Since postgraduate study, he has divided his time between personal practice and art and design education (teaching and curriculum leadership) in Manchester, where he was born and in Sussex, where he now lives. With a background and first degree in painting, an interest in making photographs has developed over time: initially supporting work with other media and subsequently as outcomes in their own right.

 

A preoccupation with interpreting the found mark has spanned a number of years. More recent work focuses largely on interrogating and exploring ordinary and often overlooked surfaces in natural, domestic and urban environments. Residues of human and other activity are areas of particular interest, suggesting all kinds of narratives and stimulating broad lines of enquiry. Whether metaphorical or literal, these investigations open up new, personal ways of reading the environment, and of deciphering and engaging with landscape. 

 

As well as atmospheric and formal considerations, several fascinations form essential and enduring elements of his work.

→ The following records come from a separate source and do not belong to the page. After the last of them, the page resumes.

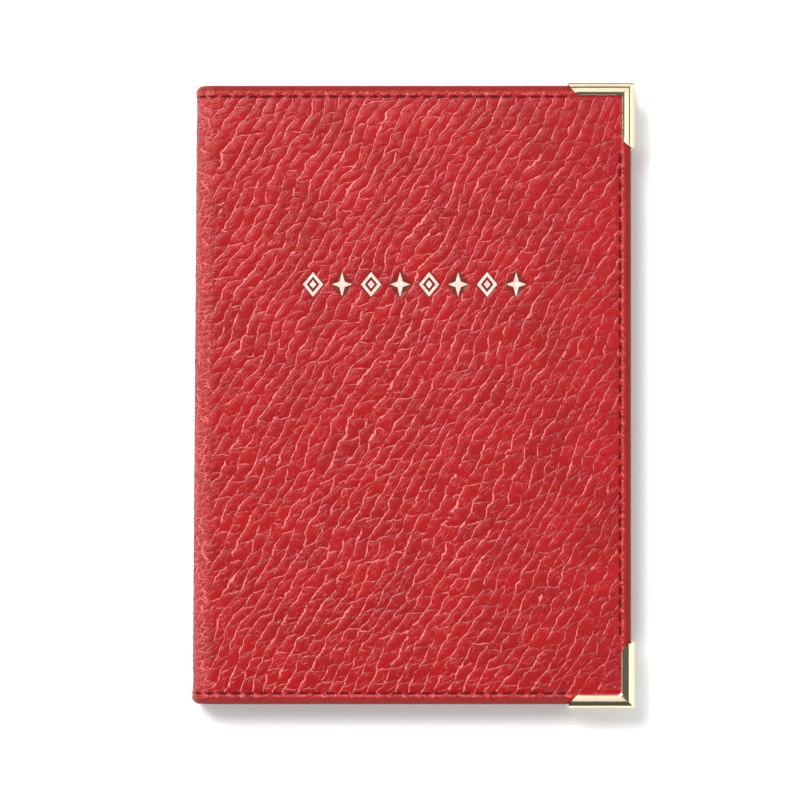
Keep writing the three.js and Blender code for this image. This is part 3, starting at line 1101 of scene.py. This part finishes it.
def drawn_in(outline, distance):
    """An outline whose every side has moved in by a distance, or out where it is negative."""
    points = []
    count = len(outline)
    for k in range(count):
        here = np.array(outline[k], float)
        sides = []
        for a, b in ((outline[k - 1], outline[k]), (outline[k], outline[(k + 1) % count])):
            way = np.array(b, float) - np.array(a, float)
            sides.append(np.array([-way[1], way[0]]) / np.linalg.norm(way))
        middle = sides[0] + sides[1]
        points.append(tuple(here + middle * distance / max(1 + float(np.dot(*sides)), 0.35)))
    return points


def foil_tray(outline, hole=None):
    """Points (u, v, depth) and faces of foil pressed into the leather: a floor between low walls."""
    loops = [
        [(*p, 0.30) for p in outline],
        [(*p, 0.03) for p in outline],
        [(*p, MARK_FLOOR) for p in drawn_in(outline, MARK_WALL)],
    ]
    if hole is not None:
        loops += [
            [(*p, MARK_FLOOR) for p in drawn_in(hole, -MARK_WALL)],
            [(*p, 0.03) for p in hole],
            [(*p, 0.30) for p in hole],
        ]
    count = len(outline)
    pairs = list(zip(range(len(loops)), range(1, len(loops))))
    if hole is not None:
        pairs.append((len(loops) - 1, 0))
    faces = []
    for a, b in pairs:
        for k in range(count):
            n = (k + 1) % count
            faces.append([a * count + k, a * count + n, b * count + n, b * count + k])
    if hole is None:
        faces.append(list(range(count))[::-1])
        faces.append([(len(loops) - 1) * count + k for k in range(count)])
    return [p for loop in loops for p in loop], faces


def foil_mark(number):
    u, v, half_u, half_v = mark_box(number)
    if number % 2 == 0:
        trays = [foil_tray(star(half_u, half_v))]
    else:
        outline = lozenge(half_u, half_v)
        trays = [
            foil_tray(outline, drawn_in(outline, MARK_STROKE)),
            foil_tray(lozenge(half_u * 0.34, half_v * 0.34)),
        ]
    points, faces = [], []
    for tray_points, tray_faces in trays:
        start = len(points)
        points += tray_points
        faces += [[start + k for k in face] for face in tray_faces]
    local = np.array(points)
    mark_u, mark_v = u + local[:, 0], v + local[:, 1]
    depth = cover_depth(mark_u, mark_v) + local[:, 2]
    sheet = np.stack([mark_u, mark_v, 0 * mark_u], axis=1)
    placed = place("front", mark_u, mark_v, depth)
    made = make_mesh(f"foil_mark_{number}", placed, faces, {"sheet": sheet}, 0.3)
    dress(made, FOIL)
    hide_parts(f"front_foil_mark_{number}")
    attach(made, "front_cover")


# ---- Building it ----


def dress_board(side):
    """The boards are the CAD's own solids."""
    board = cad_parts[f"{side}_board"]
    board.data.materials.clear()
    board.data.materials.append(BOARD)


for side in SIDES:
    bend(leather_sheet(side))
    inner_sheets(side)
    passport_pocket(side)
    seams(side)
    for end in ENDS:
        metal_corner(side, end)
    dress_board(side)

for place_name in ("rear", "front"):
    card_pocket(place_name)
    card_pocket_stitches(place_name)

for number in range(1, MARK_COUNT + 1):
    foil_mark(number)


# ---- Floor, light and camera ----


def make_floor():
    bpy.ops.mesh.primitive_plane_add(size=8, location=(0, 0, -0.0003))
    floor = bpy.context.object
    floor.name = "floor"
    material, _, shader = new_material("pale_floor")
    set_inputs(shader, Base_Color=(0.94, 0.94, 0.94, 1), Roughness=0.9, Specular_IOR_Level=0.2)
    floor.data.materials.append(material)


def area_light(name, position, size, watts):
    data = bpy.data.lights.new(name, "AREA")
    data.shape = "RECTANGLE"
    data.size, data.size_y = size
    data.energy = watts
    light = bpy.data.objects.new(name, data)
    bpy.context.scene.collection.objects.link(light)
    light.location = position
    light.rotation_mode = "QUATERNION"
    direction = -light.location.copy()
    light.rotation_quaternion = direction.to_track_quat("-Z", "Y")
    return light


def make_world():
    """White walls round a dark ceiling."""
    world = bpy.data.worlds.new("studio")
    world.use_nodes = True
    net = Net(world.node_tree)
    background = world.node_tree.nodes["Background"]
    background.inputs["Color"].default_value = (1, 1, 1, 1)
    height = net.parts(net.add("ShaderNodeTexCoord", out=0))[2]
    strength = net.ramp(height, 0.15, 0.75, 1.45, 0.09)
    world.node_tree.links.new(strength, background.inputs["Strength"])
    bpy.context.scene.world = world


# What the picture spans at the height of the front cover, and where the camera stands, in metres.
PICTURE_SPAN_MM = 180.79
CAMERA_Z = 1.2
CAMERA_OFF = (-0.0032, -0.00114)


def make_camera():
    data = bpy.data.cameras.new("camera")
    data.sensor_width = 36
    data.lens = data.sensor_width * (CAMERA_Z - THICKNESS * MM) / (PICTURE_SPAN_MM * MM)
    data.clip_start, data.clip_end = 0.1, 20
    camera = bpy.data.objects.new("camera", data)
    camera.location = (*CAMERA_OFF, CAMERA_Z)
    bpy.context.scene.collection.objects.link(camera)
    bpy.context.scene.camera = camera


make_floor()
make_world()
area_light("key", (-0.53, 0.69, 1.34), (0.70, 0.70), 29.5)
area_light("head_panel", (0.05, 0.70, 1.30), (1.1, 0.70), 2.4)
area_light("right_panel", (0.74, -0.05, 1.30), (0.70, 1.1), 3.5)
area_light("tail_fill", (0.1, -1.3, 0.9), (1.0, 0.5), 6.4)
make_camera()
bpy.context.scene.view_settings.view_transform = "Standard"
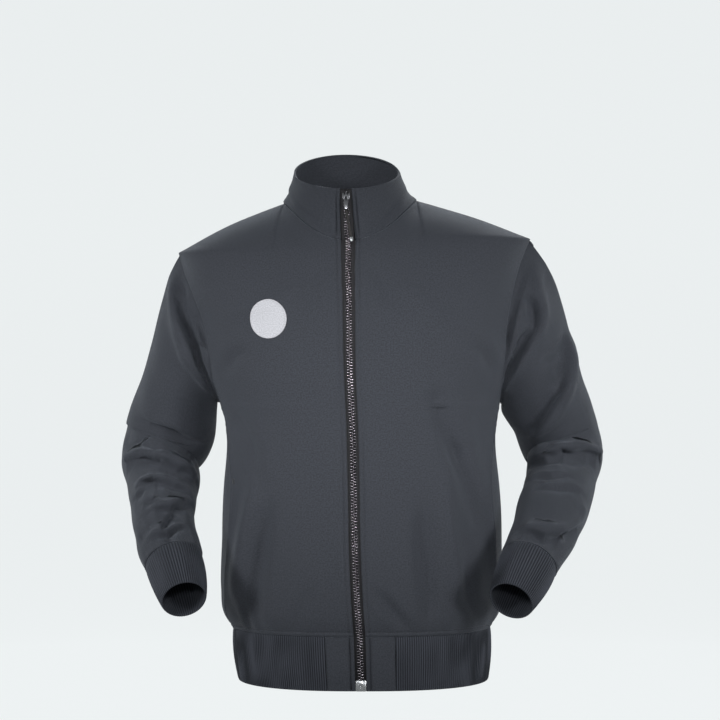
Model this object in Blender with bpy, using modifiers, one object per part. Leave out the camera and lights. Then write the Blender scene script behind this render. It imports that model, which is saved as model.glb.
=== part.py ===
"""Track jacket in its hollow worn form: fronts, back, sleeves, ribbed hem and cuffs, collar and zip.

Metres, +Z up. The origin is the middle of the neck opening at the height of the shoulder seams'
inner ends. The front faces -Y. The wearer's right is -X and the wearer's left is +X.
"""
import math

import bmesh
import bpy
import numpy as np
from mathutils import Matrix, Vector

# Cloth and seams
CLOTH = 0.0015            # wall of the double-knit cloth
COLLAR_WALL = 0.0025      # collar, folded double
RIB_WALL = 0.0018         # 1x1 rib at its thinnest
RIB_HEIGHT = 0.0009       # how far each rib stands up
RIB_PITCH = 0.0033
GAP = 0.0003              # between pieces at a seam, and between a piece and what lies on it

# Heights of the body's lines
BAND_BOTTOM = -0.635
HEM_SEAM = -0.565
ARMPIT = -0.268
NECK_FRONT = -0.055
NECK_BACK = 0.014
RIM_FRONT = 0.013
RIM_BACK = 0.070

# Neck and collar, in plan
NECK_CENTRE = -0.0115
NECK_DEPTH = {-1: 0.101, 1: 0.062}
RIM_CENTRE = -0.0145
RIM_HALF_WIDTH = 0.070
RIM_DEPTH = {-1: 0.086, 1: 0.055}
COLLAR_FLARE = 0.75       # below 1 the collar draws in quickly above the neck seam

# Zip
ZIP_HALF_GAP = 0.0075     # from the zip's centre line to a front's folded edge
TAPE_UNDER = 0.3          # share of a front's first column that the tape lies under
TAPE_WALL = 0.001
CHAIN_HALF = 0.0034
CHAIN_TOP = 0.0007        # how far the teeth stand out of the cloth's outer face
TAB_LENGTH = 0.039        # plain end of the waistband, beside the zip
TAB_CURVE = 0.35          # how much a tab's outward directions spread across it
TAB_END_GAP = 0.0005      # between a tab and the rib

# Grids
BODY_HEIGHTS = (-0.565, -0.552, -0.535, -0.505, -0.465, -0.42, -0.375, -0.335, -0.30, -0.268)
ARMHOLE_ROWS = 11         # rows of a body panel from the armpit to the shoulder
ROW_CROWDING = 1.35        # above 1 the rows crowd towards the shoulder
SHOULDER_COLUMNS = 9
NECK_COLUMNS = {-1: 7, 1: 4}
COLLAR_ROWS = 4
CAP_SHARE = 0.32          # the sleeve's head is this share of its length
SLEEVE_SHARES = (0.0, 0.03, 0.065, 0.105, 0.15, 0.2, 0.26, 0.32, 0.37, 0.42, 0.47, 0.51, 0.545, 0.58,
                 0.61, 0.64, 0.67, 0.7, 0.73, 0.77, 0.81, 0.85, 0.885, 0.92, 0.96, 1.0)
CUFF_END = 1.13           # the cuff's free edge, in the same shares
SECTION_POWER = 0.87      # below 1 a section is fuller than an ellipse

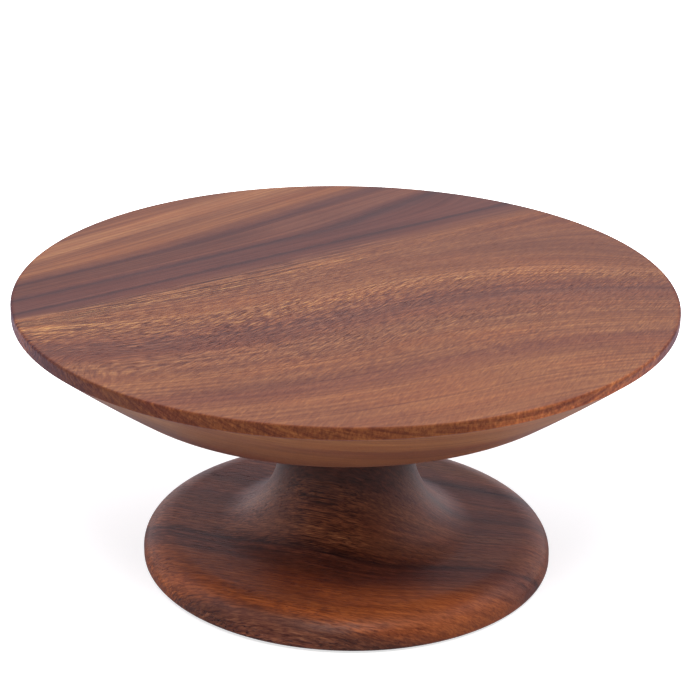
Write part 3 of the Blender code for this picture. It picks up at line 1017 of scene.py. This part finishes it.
def build_floor():
    """White sweep that glows as bounce light, dimmer close to the object as a painted shadow and brighter
    behind it; the camera sees it as white.
    """
    shape = bmesh.new()
    bmesh.ops.create_grid(shape, x_segments=8, y_segments=8, size=FLOOR_SIZE)
    floor = finished("floor", shape)
    material = new_material("pale_floor")
    tree = material.node_tree
    place = object_place(tree)
    away = node(tree, "ShaderNodeVectorMath", {0: place}, operation="LENGTH").outputs["Value"]
    depth = components(tree, place)[1]
    ahead = maths(tree, "DIVIDE", depth, away)
    bounce = between(tree, away, 0.12, 0.50, 0.0, 0.85)
    bounce = product(tree, bounce, between(tree, ahead, -0.95, -0.6, 0.6, 1.0))
    bounce = maths(tree, "ADD", bounce, between(tree, depth, 0.0, 0.40, 0.0, 0.55))
    seen = node(tree, "ShaderNodeLightPath").outputs["Is Camera Ray"]
    lift = scaled(tree, seen, 0.70, bounce)
    paper = node(tree, "ShaderNodeBsdfDiffuse", {"Color": PAPER})
    glow = node(tree, "ShaderNodeEmission", {"Color": (1.0, 1.0, 1.0, 1.0), "Strength": lift})
    both = node(tree, "ShaderNodeAddShader", {0: paper.outputs[0], 1: glow.outputs[0]})
    node(tree, "ShaderNodeOutputMaterial", {0: both.outputs[0]})
    floor.data.materials.append(material)


def add_softbox(name, place, size, power, tint=(1.0, 1.0, 1.0), aim=(0, 0, 0.08)):
    light = bpy.data.lights.new(name, "AREA")
    light.color = tint
    light.shape = "RECTANGLE"
    light.size, light.size_y = size
    light.energy = power
    lamp = bpy.data.objects.new(name, light)
    lamp.location = place
    lamp.rotation_euler = (Vector(aim) - Vector(place)).to_track_quat("-Z", "Y").to_euler()
    bpy.context.scene.collection.objects.link(lamp)


def build_lights():
    """A bright room behind and beside the object, and a darker one on the camera's side."""
    world = bpy.data.worlds.new("studio")
    bpy.context.scene.world = world
    world.use_nodes = True
    tree = world.node_tree
    direction = node(tree, "ShaderNodeTexCoord").outputs["Generated"]
    side, back, up = components(tree, direction)
    level = between(tree, back, -0.8, 0.4, 0.12, 0.68)
    level = scaled(tree, maths(tree, "POWER", maths(tree, "ABSOLUTE", side), 3.0), 0.45, level)
    horizon = product(tree, between(tree, up, 0.28, 0.0), between(tree, back, -0.2, 0.5))
    level = scaled(tree, horizon, 0.45, level)
    seen = node(tree, "ShaderNodeLightPath").outputs["Is Camera Ray"]
    level = maths(tree, "ADD", level, seen)
    sky = tree.nodes["Background"]
    sky.inputs["Color"].default_value = SKY_TINT
    tree.links.new(level, sky.inputs["Strength"])
    add_softbox("overhead", (0.0, 0.2, 1.6), (1.4, 1.2), 3)
    add_softbox("front_top", (0.0, -0.85, 1.30), (0.6, 0.35), 16)
    add_softbox("left", (-1.1, 0.0, 1.15), (0.9, 0.8), 5, tint=SIDE_TINT)
    add_softbox("right", (1.1, 0.1, 1.15), (0.9, 0.8), 5, tint=SIDE_TINT)


def build_camera():
    back = Vector((0, -cos(VIEW_ELEVATION), sin(VIEW_ELEVATION)))
    right = Vector((1, 0, 0))
    up = back.cross(right)
    rolled_right = right * cos(VIEW_ROLL) + up * sin(VIEW_ROLL)
    rolled_up = up * cos(VIEW_ROLL) - right * sin(VIEW_ROLL)
    data = bpy.data.cameras.new("camera")
    data.lens = VIEW_LENS
    data.sensor_width = SENSOR_WIDTH
    camera = bpy.data.objects.new("camera", data)
    turn = Matrix((rolled_right, rolled_up, back)).transposed().to_4x4()
    camera.matrix_world = Matrix.Translation(VIEW_TARGET + back * VIEW_DISTANCE) @ turn
    bpy.context.scene.collection.objects.link(camera)
    bpy.context.scene.camera = camera


build_plate()
build_pedestal()
build_bolt()
build_flat_washer()
build_lock_washer()
build_insert()
build_dowels()
build_pads()
build_floor()
build_lights()
build_camera()
bpy.context.scene.view_settings.view_transform = "Standard"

These include the power of the trace, the fragment and the unresolved to provoke the imagination in unexpected ways, and photography's potential to amplify and reorientate observations to create new experiences. Recording and reflecting upon the world ‘as found’ also remains, currently at least, an important consideration. To this end, work is made through "hunting rather than farming" (to use the well known analogy) with no reconstruction, interference or intervention throughout the capture process. Post-production therefore, whilst necessary, is also kept to a minimum.

 

 

 

SCRATCH - URBAN PALIMPSESTS

 

This (ongoing) body of photographs (2012-2020) examines and documents found glass surfaces in urban, public spaces between London and Sussex, typically street furniture such as telephone boxes and bus shelters. Over time, various narratives emerge on these ever changing surfaces. They combine natural marks (detritus, moisture and weathering) with deliberate interventions (scratching, marking, scoring, sticking and cleaning). Gradually, new elements arrive and coexist - often briefly - leaving an echo of what each space has witnessed. It is rarely clear how or why they emerged, but these raw, ambiguous, layered ghosts reveal a unique calligraphy and trigger a sense of forensic curiosity.

 

Although usually the residues of illegal acts of vandalism, touching traces of 'being human' can occasionally be found: a cathartic or intimate declaration, a personal message, an affection, a proposition, a confession, a playful moment; (or by contrast) an expression of protest, loss or jealousy, a violent outburst, a retraction or erasure, a corrosive attack with fire or acid, an abrasion, or an incoherent gesture akin to primal automatism. Elsewhere, chance and accident offer unintended juxtapositions, interpretations and potential narratives. These fragments, framed within softer 'fields', provide atmospheric, open ended glimpses of their environments and contexts.